La jument à la robe dorée, à la crinière de long fils blancs a fait danser dans les chaumes ses quatre paturons blancs. Elle a longtemps tiré la lieuse dans le soir de Juillet.Les femmes ont empilé les gerbes, les hommes sont venus les charger sur la remorque pour les ranger dans l’aire. Ils ont construit une haute hutte de blé doré. Une hutte pour faire la ronde des gerbes enlacées, une tour de Babel aux mille gouts de pain, une tour pour demain.
Il fait chaud, le moteur a essence fait un bruit d’enfer, tape dans la fournaise les coups de son piston brulant.La courroie de gros tissu huilé single l’air, ronfle, souffle, glisse sur le poulie dans un zigzag interminable, va d’un bord à l’autre, revient, sans jamais dérailler.
Tout le monde est là, c’est le jour, c’est aujourd’hui qu’on dépique. C’est le jour à réussir, le jour du blé, du pain à venir.Le jour de remplir les greniers, le jour de l’an. Les femmes ont mis leur blouse légère et leur chapeau de paille, une est montée sur la machine et coupe la ficelle d’un geste mécanique. La machine avale la paille en grain, la broie, la bat, la trie. La bas, de l’autre coté, un homme tient le sac qui s ‘emplit doucement, tend sa main sous le robinet d’or, laisse les grains glisser entre ses doigts, en prend encore, ouvre encore et encore ses doigts pour sentir le blé glisser, comme de l’huile ; puis s’éveille soudain : le sac est plein. Il faut faire vite, le lier, en mettre un autre et recommencer à caresser les gouttes dorées.
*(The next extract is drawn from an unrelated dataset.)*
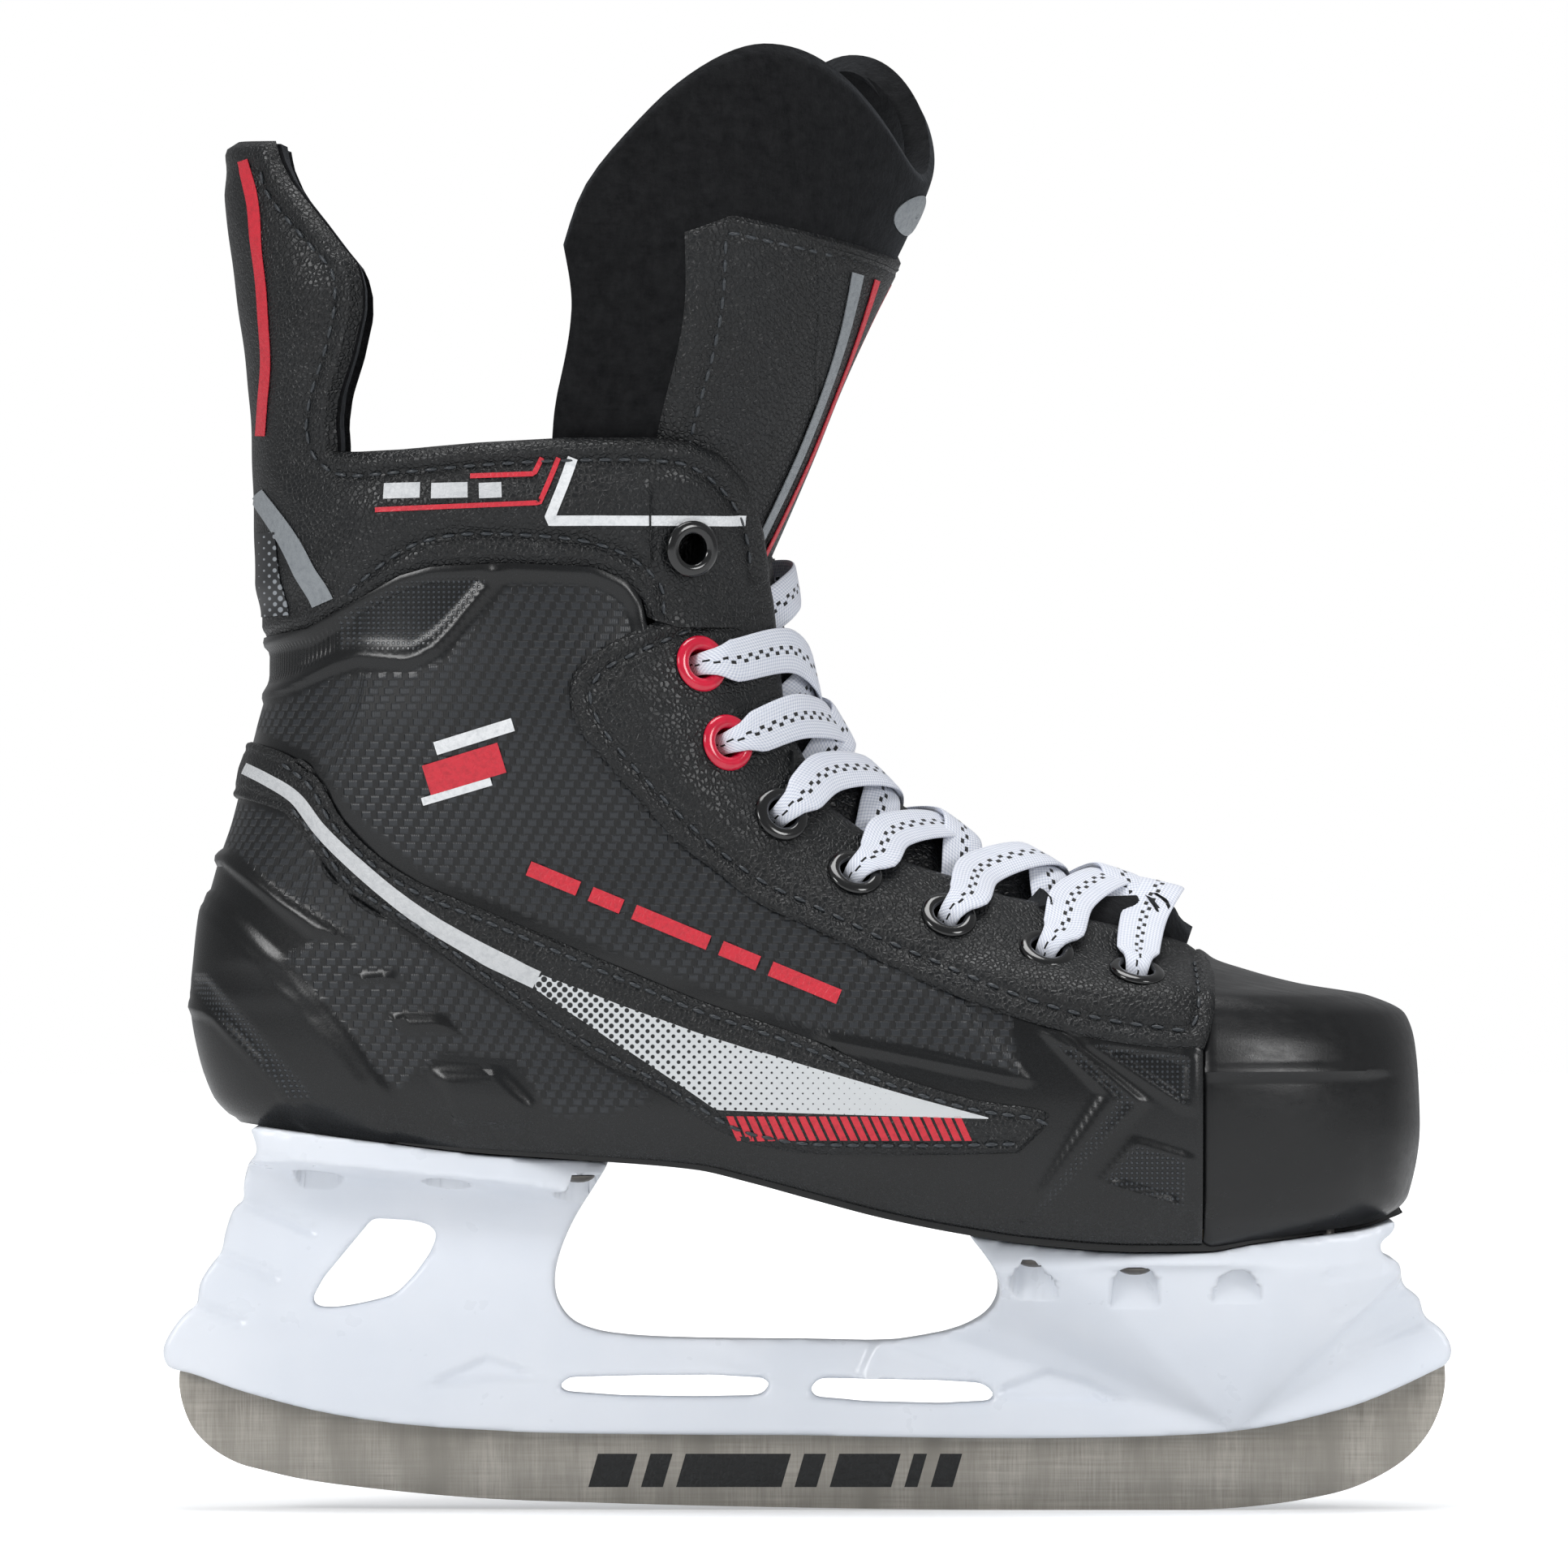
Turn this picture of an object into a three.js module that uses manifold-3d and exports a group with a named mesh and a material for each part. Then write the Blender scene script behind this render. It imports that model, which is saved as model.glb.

Derrière, la machine crache les pailles d’or, la poussière est insupportable. Un gros mouchoir à carreaux sur le nez, un homme au béret noir râtelle la paille, les femmes crient aux enfant : Poussez-vous, ne respirez pas cette poussière, après vous allez tousser comme des dératés!…Comme si on pouvait vivre toute la journée sans respirer…On est pas des poissons!
Mais qu’est-ce qu’on peut faire nous? tout va si vite. la machine, le blé, la paille, les femmes et leurs chapeaux, les hommes, leurs bérets et leurs chemises à carreaux. Des hommes forts comme des Turcs qui portent sur le dos des sacs lourds comme des ânes morts, les montent la haut, au grenier, là où on a pas le droit d’aller tout seuls parce qu’on se ferait mal.
Pour les turcs, on n’en a jamais vu par ici, mais le papé dit toujours qu’ils sont forts comme des Turcs, alors nous on en est sur, ils doivent être drôlement fort, il parait même qu’il y en a qui portent deux sacs à la fois, un sous chaque bras. J’ai essayé de bouger un gros sac, une fois, deux fois, trois fois…Rien à faire et le papé en rigolant comme un bossu m’a dit “makash bézeff”.. Voila qu’il parle turc maintenant!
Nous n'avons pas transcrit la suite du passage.